The geographic distribution of periodontitis in the United States was consistent with the distribution of known population risk factors for periodontitis (Albandar et al. 1999). The highest estimates of periodontitis were correctly predicted among communities characterized by disproportionate populations of racial or ethnic minorities, older adults of lower socioeconomic status, large immigrant populations, high densities of tobacco users, and remote areas with less access to dental care. The geographic distributions of the predicted highest areas of periodontitis coincide with areas disproportionately affected by higher prevalence of chronic conditions known to be associated with periodontitis, such as cardiovascular diseases and diabetes (i.e., among areas often referred to as the Stroke Belt, Diabetes Belt, and Infant Mortality Belt) (Borgnakke and Genco 2013).

The distribution of periodontitis by geography and by known population risk factors and comorbid conditions that occur simultaneously with periodontitis provides information for potential areas of collaboration in public health programs and implementation. In addition, these findings support the view of the World Health Organization (WHO) that periodontal diseases should be considered within the groups of chronic diseases (Petersen and Ogawa 2005, 2012).

The strength, efficiency, and practicality of our modeling approach lie first with the quality and validity of publicly available data. The applied, weighted, predictive coefficients for periodontitis used were generated from the 2009–2012 NHANES data cycle, which is based on optimal clinical surveillance measures of 6 sites per tooth that optimized the true classification of periodontitis cases. These measures generate the most valid population parameters for predicting the prevalence of periodontitis among US adults. Thus, the periodontitis case definition is based on the standard CDC/AAP case definition for surveillance of periodontitis and the 2012 BRFSS, which collected state-level public health information by using landlines and cell phones.
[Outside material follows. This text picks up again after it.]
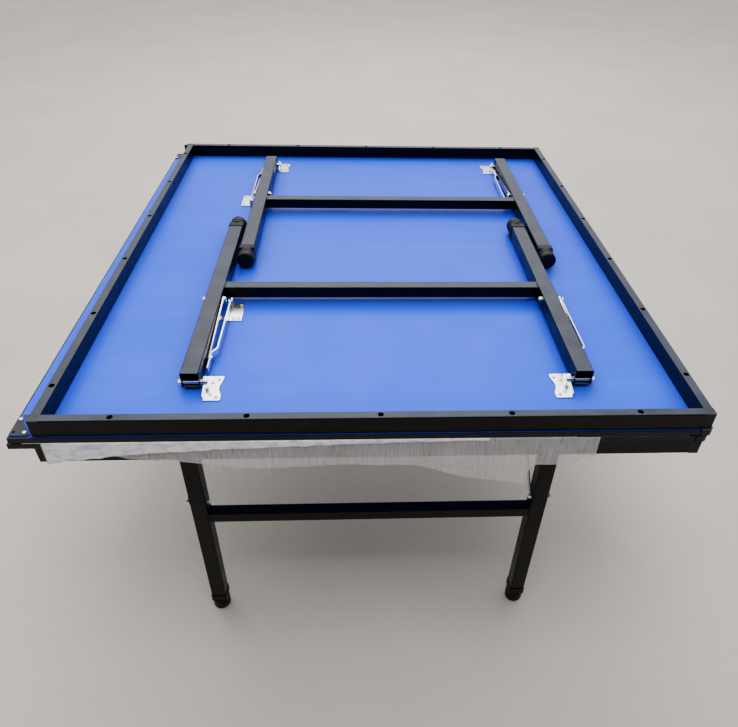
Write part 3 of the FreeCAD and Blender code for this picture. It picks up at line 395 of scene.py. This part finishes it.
FILM_X = np.array([63, 78, 109, 148, 200, 224, 261, 316, 359, 400, 430, 492, 555, 604, 679,
                   769, 811, 855, 895, 955, 1011, 1016, 1023, 1034, 1071, 1098, 1140, 1149])
FILM_DROP = np.array([50, 44, 36, 37, 35, 42, 47, 50, 58, 64, 68, 71, 66, 65, 66,
                      68, 75, 90, 104, 115, 126, 92, 77, 72, 75, 74, 55, 46])
FOAM_X = np.array([64, 109, 165, 189, 266, 341, 388, 485, 582, 679, 767, 870, 929])
FOAM_DROP = np.array([52, 40, 37, 32, 25, 22, 17.5, 14, 10, 6.5, 4, 2.2, 1.6])


def flap_bulge(x, drop):
    """How far a hanging sheet stands forward of the board's edge, in mm.

    b = d^1.3 / 90 * (1 + 0.5 sin(x / 61) + 0.35 sin(x / 23 + 2)) + ribs, where d is the drop
    in mm, and ribs = 0.12 min(d / 12, 1) (sin(x / 4.9) + sin(x / 8.7 + sin(x / 37))).
    """
    swell = 1 + 0.5 * np.sin(x / 61) + 0.35 * np.sin(x / 23 + 2)
    ribs = np.sin(x / 4.9) + np.sin(x / 8.7 + np.sin(x / 37))
    return drop ** 1.3 / 90 * swell + 0.12 * np.minimum(drop / 12, 1) * ribs


def draped(name, knots, drops, lie, proud, long, tear, reach, material):
    """A sheet that lies between the boards and hangs over the front edge.

    lie is its height over the playing face and proud its distance from the board's edge, in
    mm; reach is how far its flat part goes along the net-to-end direction. Columns between
    the first and last knot run back for long mm, turn over the edge in a quarter round of
    radius proud, and hang to the drop read from the knots plus a torn edge
    tear * (sin(x / 11) sin(x / 27) + 0.5 sin(x / 6.3)). The other columns stop at the edge.
    """
    column_step = 3.0
    x = np.arange(reach[0], reach[1] + column_step / 2, column_step)
    hangs = (x >= knots[0]) & (x <= knots[-1])
    torn = tear * (np.sin(x / 11) * np.sin(x / 27) + 0.5 * np.sin(x / 6.3))
    shortest = 1.2
    depth = np.maximum(np.interp(x, knots, drops) + torn, shortest)
    back = np.concatenate([np.linspace(long, 60, 14), np.linspace(45, 0.5, 6)])
    rows = [np.stack([x, 0 * x + y, 0 * x + lie], axis=-1) for y in back]
    sink = (proud + lie) * 0.5
    for angle in np.linspace(0, math.pi / 2, 5)[1:]:
        y = -proud * math.sin(angle)
        z = lie - sink * (1 - math.cos(angle))
        rows.append(np.stack([x, 0 * x + y, 0 * x + z], axis=-1))
    for share in np.linspace(0, 1, 25)[1:]:
        drop = depth * share
        rows.append(np.stack([x, -proud - flap_bulge(x, drop), lie - sink - drop], axis=-1))
    points = np.stack(rows) * 0.001 + np.array([NET, FRONT, FACE])
    columns = len(x)
    faces = [face for face in grid_faces(len(rows), columns)
             if face[2] // columns < len(back)
             or all(hangs[corner % columns] for corner in face)]
    used, numbers = np.unique(np.array(faces), return_inverse=True)
    sheet = mesh_object(name, points.reshape(-1, 3)[used], numbers.reshape(-1, 4).tolist(),
                        material, "lower_half")
    area = float(np.trapz(long + (proud + depth) * hangs, x)) * 1e-6
    return sheet, area


def film_material():
    """Thin clouded film: mostly clear, whiter along its pulled vertical ribs."""
    material, tree, surface, place = new_material("clouded_film")
    ribs = noise(tree, place, 0.004, 3.0, (1, 1, 0.06))
    clouds = noise(tree, place, 0.05, 3.0)
    body = spread(tree, ribs, 0.27, 0.41, 0.35, 0.7)
    cloudy = spread(tree, clouds, -0.03, 0.05)
    cover = math_node(tree, "ADD", body, cloudy)
    set_inputs(tree, surface, Base_Color=linear("E6E7EC"), Roughness=0.35, IOR=1.5,
               Alpha=cover)
    bump(tree, surface, ribs, 0.00012)
    return material


def foam_material():
    """White cellular foam: crumpled skin with small round cells and a soft gloss.

    A faint glow stands in for the light that spreads inside the foam.
    """
    material, tree, surface, place = new_material("white_foam_skin")
    cells_per_metre = 420.0
    cells = add_node(tree, "TexVoronoi", {"Vector": place, "Scale": cells_per_metre})
    creases = noise(tree, place, 0.012, 4.0, (0.5, 1, 1))
    # painted shade: the foam's colour darkens in its creases
    shade = spread(tree, creases, 0, 1, 0.32, 0.6)
    colour = blend(tree, shade, linear("C6CADC"), linear("F8F9FF"))
    height = math_node(tree, "ADD", cells.outputs["Distance"], creases)
    set_inputs(tree, surface, Base_Color=colour, Roughness=0.5, IOR=1.4,
               Subsurface_Weight=0.2, Subsurface_Radius=(0.002, 0.002, 0.002),
               Emission_Color=colour, Emission_Strength=0.13)
    bump(tree, surface, height, 0.0012)
    return material


def thicken(sheet, thick):
    """Gives a sheet its real thickness."""
    skin = sheet.modifiers.new("skin", "SOLIDIFY")
    skin.thickness = thick
    skin.offset = 0


film, film_area = draped("polyethylene_film", FILM_X, FILM_DROP, lie=0.5, proud=0.7,
                         long=1480, tear=0.7, reach=(27, 1333), material=film_material())
thicken(film, thick=0.00012)
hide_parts("foam_sheet")

foam, foam_area = draped("foam_interleaf", FOAM_X, FOAM_DROP, lie=1.6, proud=2.0,
                         long=1450, tear=0.9, reach=(30, 1100), material=foam_material())
thicken(foam, thick=0.0009)

# ------------------------------------------------------------------------------- stage
# A plain pale concrete floor under an even bright sky, as in an open yard.


def floor():
    """A large flat floor with a faint trowelled mottle."""
    material, tree, surface, place = new_material("pale_floor")
    broad = noise(tree, place, 0.7, 4.0)
    fine = noise(tree, place, 0.02, 6.0)
    colour = blend(tree, spread(tree, broad, 0, 1), linear("C8C0B5"), linear("D2CABF"))
    colour = blend(tree, spread(tree, fine, 0, 0.25, 0.55, 0.75), colour, linear("B8B0A5"))
    set_inputs(tree, surface, Base_Color=colour, Roughness=0.75)
    bump(tree, surface, fine, 0.0006)
    mesh = bpy.data.meshes.new("floor")
    wide = 14
    corners = [(-wide, -wide, 0), (wide, -wide, 0), (wide, wide, 0), (-wide, wide, 0)]
    mesh.from_pydata(corners, [], [(0, 1, 2, 3)])
    mesh.materials.append(material)
    made = bpy.data.objects.new("floor", mesh)
    made.location.z = -0.0005
    bpy.context.scene.collection.objects.link(made)


def sky():
    """An overcast sky, bright overhead and behind the table, dim in front of it.

    The backdrop itself is shown at one even strength.
    """
    backdrop = 0.75
    high_at_back = (0, 0.6, 0.8)
    world = bpy.data.worlds.new("overcast")
    bpy.context.scene.world = world
    world.use_nodes = True
    tree = world.node_tree
    place = add_node(tree, "TexCoord").outputs["Generated"]
    lean = add_node(tree, "VectorMath", {0: place, 1: high_at_back}, operation="DOT_PRODUCT")
    rise = lean.outputs["Value"]
    share = spread(tree, rise, 0, 1, 0.0, 0.7)
    colour = blend(tree, share, linear("FFF3E4"), linear("F8FAFF"))
    power = spread(tree, rise, 0.06, 2.0, 0.2, 1.0)
    seen = add_node(tree, "LightPath").outputs["Is Camera Ray"]
    shown = add_node(tree, "Mix", {0: seen, 2: power, 3: backdrop}, data_type="FLOAT")
    background = tree.nodes["Background"]
    tree.links.new(colour, background.inputs["Color"])
    tree.links.new(shown.outputs[0], background.inputs["Strength"])


def soft_light(name, place, aim, size, power):
    """A large soft area light."""
    lamp = bpy.data.lights.new(name, "AREA")
    lamp.size = size
    lamp.energy = power
    made = bpy.data.objects.new(name, lamp)
    made.location = place
    made.rotation_euler = (Vector(aim) - Vector(place)).to_track_quat("-Z", "Y").to_euler()
    bpy.context.scene.collection.objects.link(made)


floor()
sky()
soft_light("sky_light", place=(-1.5, 2.5, 4.5), aim=(0, 0, 0.7), size=3.5, power=90)
soft_light("front_light", place=(0, -1.3, 3.3), aim=(0, -0.77, 0.75), size=1.3, power=45)
soft_light("yard_light", place=(0.6, 4.6, 4.5), aim=(0.6, 4.4, 0), size=3.5, power=190)

# ------------------------------------------------------------------------------ camera
# A short lens at standing height in front of the table, tipped well down.


def camera(place, pitch, yaw, roll, lens, shift):
    """A camera tipped down by pitch, turned right by yaw and rolled, in degrees."""
    pitch, yaw, roll = [math.radians(angle) for angle in (pitch, yaw, roll)]
    ahead = Vector((math.sin(yaw) * math.cos(pitch), math.cos(yaw) * math.cos(pitch),
                    -math.sin(pitch)))
    right = Vector((math.cos(yaw), -math.sin(yaw), 0))
    up = right.cross(ahead)
    rolled_right = right * math.cos(roll) + up * math.sin(roll)
    rolled_up = up * math.cos(roll) - right * math.sin(roll)
    data = bpy.data.cameras.new("camera")
    data.sensor_fit = "HORIZONTAL"
    data.sensor_width = 36
    data.lens = lens
    data.shift_x, data.shift_y = shift
    made = bpy.data.objects.new("camera", data)
    turn = Matrix((rolled_right, rolled_up, -ahead)).transposed().to_4x4()
    made.matrix_world = Matrix.Translation(Vector(place)) @ turn
    bpy.context.scene.collection.objects.link(made)
    bpy.context.scene.camera = made


camera(place=(-0.0287, -1.6606, 1.6437), pitch=37.626, yaw=3.669, roll=1.891,
       lens=31.27, shift=(-0.0234, -0.0004))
In addition, this approach represents a new step from previous models: a health behavior (i.e., smoking), which has been shown to be a significant predictor of periodontitis, is used in the prediction model, rather than just demographics. Finally, census block–level population counts from the US census were used to estimate the adult population aged 30 to 79 y for each census block for the entire United States, which could then be aggregated to any upper-level geographic units of interest. And because information from several data sources is used, our aggregated state and national estimates have high precision and small confidence intervals.
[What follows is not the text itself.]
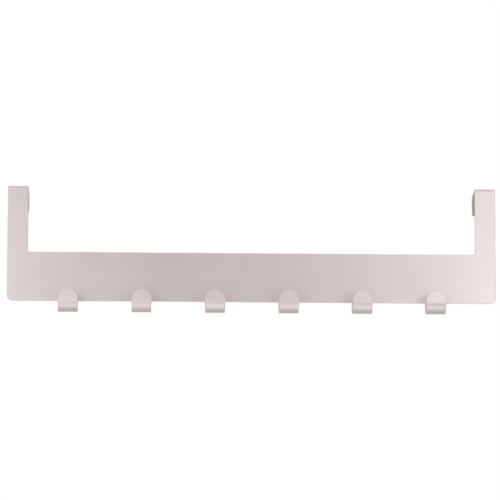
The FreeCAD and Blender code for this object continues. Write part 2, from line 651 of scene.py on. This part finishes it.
    def build(self) -> bpy.types.Object:
        """Cut, fold and finish the sheet, and stand it in for the frame's node.

        Returns:
            The finished piece.
        """
        bench = self.cut_blank()
        bench.fold(self.door_folds() + self.hook_folds())
        piece = bench.finish(self.sheet, self.edge_round, self.facets.cut_edge)
        piece.data.materials.clear()
        piece.data.materials.append(self.face.build())
        piece.data.materials.append(self.cut_edge.build())
        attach(piece, BODY)
        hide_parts(NODE)
        return piece


@dataclass(frozen=True)
class Softbox:
    """A square area lamp that points at the rail, or at a place of its own.

    Attributes:
        name: Name of the lamp.
        place: Where it stands.
        side: Length of its sides.
        power: Its power in watts.
        aim: What it points at.
    """

    name: str
    place: Triple
    side: float
    power: float
    aim: Triple = (0.0, 0.0, -0.065)

    def build(self) -> bpy.types.Object:
        """Make the lamp.

        Returns:
            The lamp.
        """
        data = bpy.data.lights.new(self.name, "AREA")
        data.shape = "SQUARE"
        data.size = self.side
        data.energy = self.power
        lamp = bpy.data.objects.new(self.name, data)
        bpy.context.scene.collection.objects.link(lamp)
        lamp.visible_camera = False
        lamp.location = self.place
        lamp.rotation_euler = (Vector(self.aim) - lamp.location).to_track_quat("-Z", "Y").to_euler()
        return lamp


@dataclass
class Studio:
    """A pale floor, a white field behind the rail, a grey room in front of it and soft lamps.

    Attributes:
        floor_level: Height of the floor, two metres below the top of the door.
        floor_side: Length of the floor's sides.
        floor_tone: Tone of the floor.
        floor_roughness: Roughness of the floor.
        floor_gloss: Strength of the floor's faint gloss.
        room_level: Brightness of the room at the horizon.
        ceiling_level: Brightness of the room overhead.
        field_level: Brightness of the white field.
        field_edge: The Y part of a direction at which the field begins, straight back being 1.
        field_full: The Y part at which the field is all white.
        lamps: The soft lamps.
    """

    floor_level: float = -2.0
    floor_side: float = 60.0
    floor_tone: float = 0.84
    floor_roughness: float = 0.9
    floor_gloss: float = 0.2
    room_level: float = 0.25
    ceiling_level: float = 0.84
    field_level: float = 1.0
    field_edge: float = 0.80
    field_full: float = 0.95
    lamps: tuple[Softbox, ...] = (
        Softbox("floor_wash", (0.0, -0.8, -1.0), 0.80, 10.0, (0.0, -0.8, -2.0)),
        Softbox("near_left_softbox", (-0.50, -0.70, 0.0), 0.35, 0.78),
        Softbox("near_right_softbox", (0.50, -0.70, 0.0), 0.35, 0.56),
        Softbox("low_left_softbox", (-0.52, -1.11, -0.32), 0.40, 0.82),
        Softbox("low_right_softbox", (0.52, -1.11, -0.32), 0.40, 1.26),
        Softbox("low_front_softbox", (-0.19, -1.07, -0.69), 0.40, 0.30),
        Softbox("high_left_softbox", (-0.46, -0.98, 0.56), 0.40, 0.51),
        Softbox("high_right_softbox", (0.30, -0.90, 0.20), 0.30, 0.30),
    )

    def build_floor(self) -> bpy.types.Object:
        """Make the plain pale floor.

        Returns:
            The floor.
        """
        bpy.ops.object.select_all(action="DESELECT")
        bpy.ops.mesh.primitive_plane_add(size=self.floor_side, location=(0, 0, self.floor_level))
        floor = bpy.context.object
        floor.name = "floor"
        bpy.ops.object.transform_apply(location=True, rotation=True, scale=True)
        material = bpy.data.materials.new("pale_floor")
        material.use_nodes = True
        shader = material.node_tree.nodes["Principled BSDF"]
        shader.inputs["Base Color"].default_value = (self.floor_tone,) * 3 + (1,)
        shader.inputs["Roughness"].default_value = self.floor_roughness
        shader.inputs["Specular IOR Level"].default_value = self.floor_gloss
        floor.data.materials.append(material)
        return floor

    def build_room(self) -> bpy.types.World:
        """Make the world: grey at the horizon, pale overhead and white behind the rail.

        Returns:
            The world.
        """
        world = bpy.data.worlds.new("studio_room")
        world.use_nodes = True
        tree = world.node_tree
        background = tree.nodes["Background"]
        direction = tree.nodes.new("ShaderNodeTexCoord").outputs["Generated"]
        parts = tree.nodes.new("ShaderNodeSeparateXYZ")
        tree.links.new(direction, parts.inputs["Vector"])

        height = tree.nodes.new("ShaderNodeMapRange")
        height.inputs["From Min"].default_value = 0.0
        height.inputs["From Max"].default_value = 1.0
        height.inputs["To Min"].default_value = self.room_level
        height.inputs["To Max"].default_value = self.ceiling_level
        tree.links.new(parts.outputs["Z"], height.inputs["Value"])

        behind = tree.nodes.new("ShaderNodeMapRange")
        behind.interpolation_type = "SMOOTHSTEP"
        behind.inputs["From Min"].default_value = self.field_edge
        behind.inputs["From Max"].default_value = self.field_full
        tree.links.new(parts.outputs["Y"], behind.inputs["Value"])

        room, white, level = add_blend(tree, Blend.LEVEL, behind.outputs["Result"])
        tree.links.new(height.outputs["Result"], room)
        white.default_value = self.field_level
        tree.links.new(level, background.inputs["Strength"])
        background.inputs["Color"].default_value = (1, 1, 1, 1)
        bpy.context.scene.world = world
        return world

    def build(self) -> list[bpy.types.Object]:
        """Build the whole studio.

        Returns:
            The floor and the lamps.
        """
        self.build_room()
        return [self.build_floor()] + [lamp.build() for lamp in self.lamps]


@dataclass(frozen=True)
class PhotoCamera:
    """A long lens a little below the rail, at the photograph's angle.

    Attributes:
        azimuth: How far the lens looks to the right of straight on, in degrees.
        elevation: How far it looks up, in degrees.
        roll: How far the camera leans, in degrees.
        distance: From the lens to the point it looks at.
        focal_length: In millimetres, on the sensor below.
        sensor: Width of the sensor in millimetres.
        far_limit: How far the camera sees, past the floor's farthest corner.
        aim: The point at the picture's middle.
    """

    azimuth: float = 1.386
    elevation: float = 11.101
    roll: float = 0.160
    distance: float = 5.0893
    focal_length: float = 357.64
    sensor: float = 36.0
    far_limit: float = 100.0
    aim: Triple = (-0.00169, 0.0, -0.06385)

    def build(self) -> bpy.types.Object:
        """Make the camera and give it to the scene.

        Returns:
            The camera.
        """
        azimuth = math.radians(self.azimuth)
        elevation = math.radians(self.elevation)
        view = Vector(
            (
                math.sin(azimuth) * math.cos(elevation),
                math.cos(azimuth) * math.cos(elevation),
                math.sin(elevation),
            )
        )
        level_right = Vector((math.cos(azimuth), -math.sin(azimuth), 0))
        level_up = level_right.cross(view)
        turn = Matrix.Rotation(-math.radians(self.roll), 3, view)
        right = turn @ level_right
        up = turn @ level_up
        data = bpy.data.cameras.new("photo_camera")
        data.sensor_width = self.sensor
        data.lens = self.focal_length
        data.clip_end = self.far_limit
        camera = bpy.data.objects.new("photo_camera", data)
        camera.location = Vector(self.aim) - view * self.distance
        camera.rotation_euler = Matrix((right, up, -view)).transposed().to_euler()
        bpy.context.scene.collection.objects.link(camera)
        bpy.context.scene.camera = camera
        return camera


def main() -> None:
    """Build the hook rail, the studio and the camera, and report each piece."""
    logging.basicConfig(level=logging.INFO, format="%(name)s: %(message)s")
    bpy.context.scene.view_settings.view_transform = "Standard"
    piece = FoldedHookRail().build()
    log.info("%s: %d vertices, %d faces", piece.name, len(piece.data.vertices), len(piece.data.polygons))
    for stage_piece in Studio().build():
        log.info("%s in place", stage_piece.name)
    log.info("%s in place", PhotoCamera().build().name)


if __name__ == "__main__":
    main()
As a limitation, it is not possible at this time to externally validate estimates from our model because of the absence of any state- or local-level data about periodontitis in the United States. Currently, only NHANES national-level estimates for periodontitis are available for the adult US population. Hence, the only validation option for this study was to compare aggregated national summary estimates for different levels (i.e., states, counties, congressional districts, and census blocks) with NHANES national estimates. We do acknowledge the inherent limitations in directly comparing summary measures with national prevalence estimates. Further studies will be required to externally validate our estimates among smaller communities, where clinical periodontal surveillance is feasible or available.
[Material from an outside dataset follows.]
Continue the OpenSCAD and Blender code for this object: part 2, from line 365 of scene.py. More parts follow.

In conclusion, the modeling approach complements public health surveillance by generating predicted estimates for periodontitis among subnational populations and geographic regions. This information can be used to inform oral health policy decision and for developing intervention strategies at the state and local levels. In addition, our findings suggest potential areas of collaboration between adult oral health and other chronic disease prevention programs at geographical levels. The extended multilevel regression and poststratification approach demonstrates the flexibility of combing information from multiple data resources to better predict population health outcomes at local levels, such as NHANES, BRFSS, the 2010 US census, and ACS, as is modeled in this study.